(What the task requires)
Would you quote the material below in full and unchanged?

(Information provided)
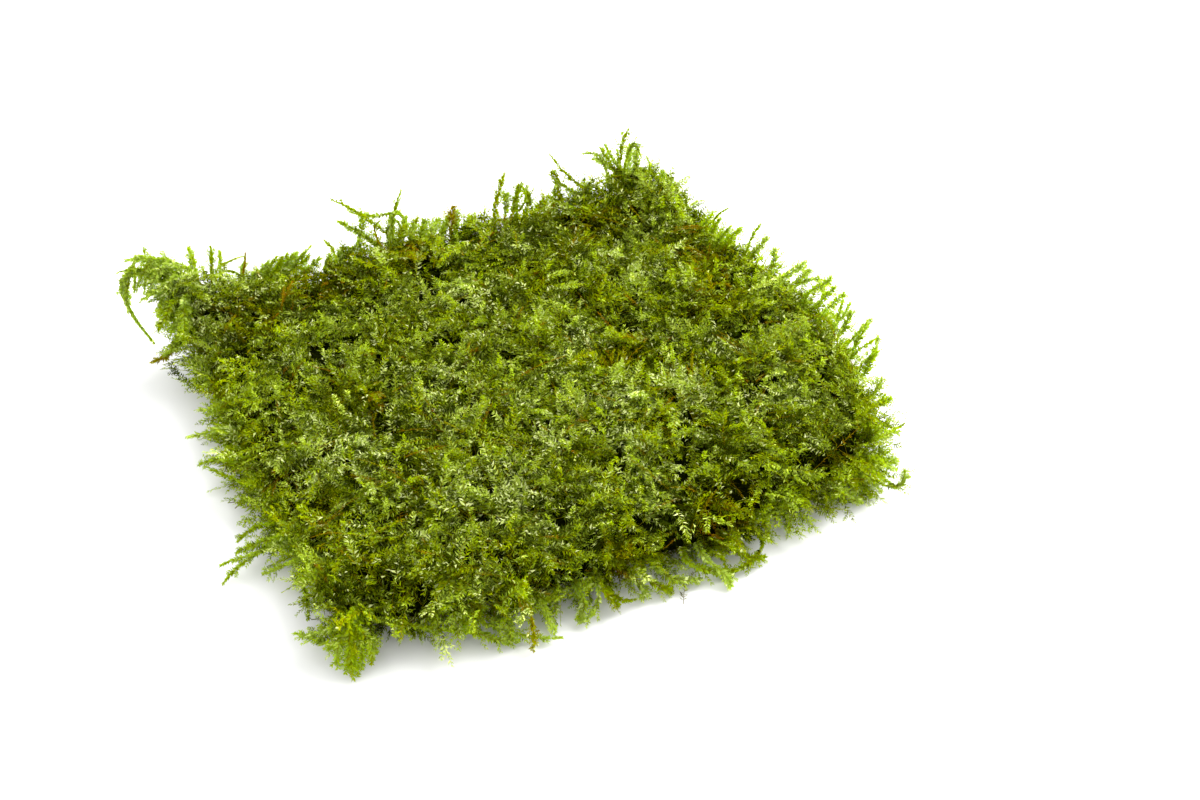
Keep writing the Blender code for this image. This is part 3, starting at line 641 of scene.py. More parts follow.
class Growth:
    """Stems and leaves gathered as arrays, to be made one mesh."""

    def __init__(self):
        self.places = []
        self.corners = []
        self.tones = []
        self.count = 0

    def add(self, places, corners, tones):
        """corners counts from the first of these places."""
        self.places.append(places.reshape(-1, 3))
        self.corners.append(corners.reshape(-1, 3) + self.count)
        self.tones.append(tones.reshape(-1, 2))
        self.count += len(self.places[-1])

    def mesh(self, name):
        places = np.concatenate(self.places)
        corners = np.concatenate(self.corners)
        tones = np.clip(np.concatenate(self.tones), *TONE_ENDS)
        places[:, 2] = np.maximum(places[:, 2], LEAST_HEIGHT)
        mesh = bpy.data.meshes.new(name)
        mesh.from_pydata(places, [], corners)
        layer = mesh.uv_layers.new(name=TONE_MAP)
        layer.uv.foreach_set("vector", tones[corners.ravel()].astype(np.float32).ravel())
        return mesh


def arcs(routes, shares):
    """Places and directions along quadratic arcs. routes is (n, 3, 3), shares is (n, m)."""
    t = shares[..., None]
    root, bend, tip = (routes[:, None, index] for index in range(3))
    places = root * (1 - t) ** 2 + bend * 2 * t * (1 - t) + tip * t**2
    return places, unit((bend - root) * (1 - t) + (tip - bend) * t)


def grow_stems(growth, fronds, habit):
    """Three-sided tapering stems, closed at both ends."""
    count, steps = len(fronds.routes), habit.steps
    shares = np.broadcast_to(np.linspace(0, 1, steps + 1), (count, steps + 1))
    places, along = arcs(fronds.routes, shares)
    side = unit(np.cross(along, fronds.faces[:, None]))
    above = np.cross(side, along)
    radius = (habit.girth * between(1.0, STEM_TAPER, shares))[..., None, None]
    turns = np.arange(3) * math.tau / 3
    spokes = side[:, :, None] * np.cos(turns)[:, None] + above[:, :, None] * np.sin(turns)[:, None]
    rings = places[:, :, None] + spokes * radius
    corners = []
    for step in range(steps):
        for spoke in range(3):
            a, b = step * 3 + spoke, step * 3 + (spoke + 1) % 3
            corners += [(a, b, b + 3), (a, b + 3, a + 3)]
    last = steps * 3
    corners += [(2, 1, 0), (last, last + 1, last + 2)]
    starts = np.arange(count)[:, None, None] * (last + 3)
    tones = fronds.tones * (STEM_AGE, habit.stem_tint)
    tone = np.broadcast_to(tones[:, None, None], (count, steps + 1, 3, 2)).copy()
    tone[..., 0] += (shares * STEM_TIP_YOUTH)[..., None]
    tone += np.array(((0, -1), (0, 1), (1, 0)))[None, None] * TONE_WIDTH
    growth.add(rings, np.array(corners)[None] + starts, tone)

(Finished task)
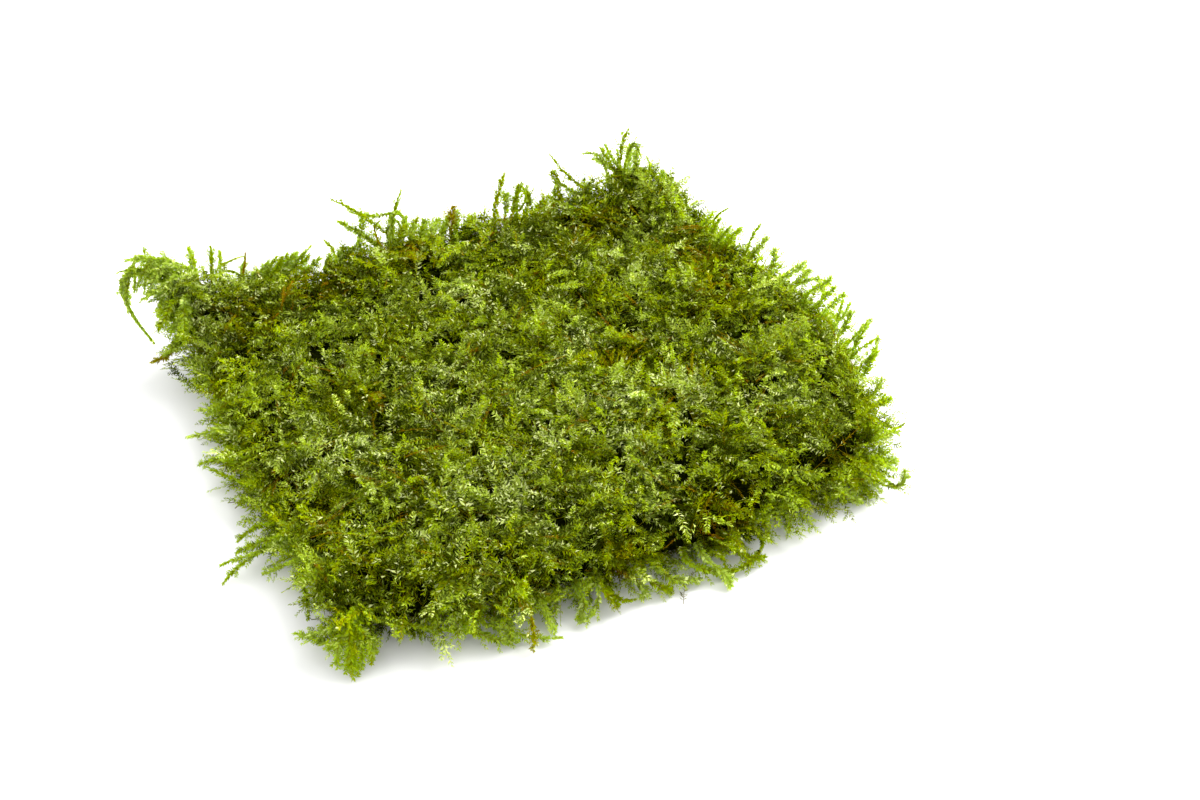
Keep writing the Blender code for this image. This is part 3, starting at line 641 of scene.py. More parts follow.
class Growth:
    """Stems and leaves gathered as arrays, to be made one mesh."""

    def __init__(self):
        self.places = []
        self.corners = []
        self.tones = []
        self.count = 0

    def add(self, places, corners, tones):
        """corners counts from the first of these places."""
        self.places.append(places.reshape(-1, 3))
        self.corners.append(corners.reshape(-1, 3) + self.count)
        self.tones.append(tones.reshape(-1, 2))
        self.count += len(self.places[-1])

    def mesh(self, name):
        places = np.concatenate(self.places)
        corners = np.concatenate(self.corners)
        tones = np.clip(np.concatenate(self.tones), *TONE_ENDS)
        places[:, 2] = np.maximum(places[:, 2], LEAST_HEIGHT)
        mesh = bpy.data.meshes.new(name)
        mesh.from_pydata(places, [], corners)
        layer = mesh.uv_layers.new(name=TONE_MAP)
        layer.uv.foreach_set("vector", tones[corners.ravel()].astype(np.float32).ravel())
        return mesh


def arcs(routes, shares):
    """Places and directions along quadratic arcs. routes is (n, 3, 3), shares is (n, m)."""
    t = shares[..., None]
    root, bend, tip = (routes[:, None, index] for index in range(3))
    places = root * (1 - t) ** 2 + bend * 2 * t * (1 - t) + tip * t**2
    return places, unit((bend - root) * (1 - t) + (tip - bend) * t)


def grow_stems(growth, fronds, habit):
    """Three-sided tapering stems, closed at both ends."""
    count, steps = len(fronds.routes), habit.steps
    shares = np.broadcast_to(np.linspace(0, 1, steps + 1), (count, steps + 1))
    places, along = arcs(fronds.routes, shares)
    side = unit(np.cross(along, fronds.faces[:, None]))
    above = np.cross(side, along)
    radius = (habit.girth * between(1.0, STEM_TAPER, shares))[..., None, None]
    turns = np.arange(3) * math.tau / 3
    spokes = side[:, :, None] * np.cos(turns)[:, None] + above[:, :, None] * np.sin(turns)[:, None]
    rings = places[:, :, None] + spokes * radius
    corners = []
    for step in range(steps):
        for spoke in range(3):
            a, b = step * 3 + spoke, step * 3 + (spoke + 1) % 3
            corners += [(a, b, b + 3), (a, b + 3, a + 3)]
    last = steps * 3
    corners += [(2, 1, 0), (last, last + 1, last + 2)]
    starts = np.arange(count)[:, None, None] * (last + 3)
    tones = fronds.tones * (STEM_AGE, habit.stem_tint)
    tone = np.broadcast_to(tones[:, None, None], (count, steps + 1, 3, 2)).copy()
    tone[..., 0] += (shares * STEM_TIP_YOUTH)[..., None]
    tone += np.array(((0, -1), (0, 1), (1, 0)))[None, None] * TONE_WIDTH
    growth.add(rings, np.array(corners)[None] + starts, tone)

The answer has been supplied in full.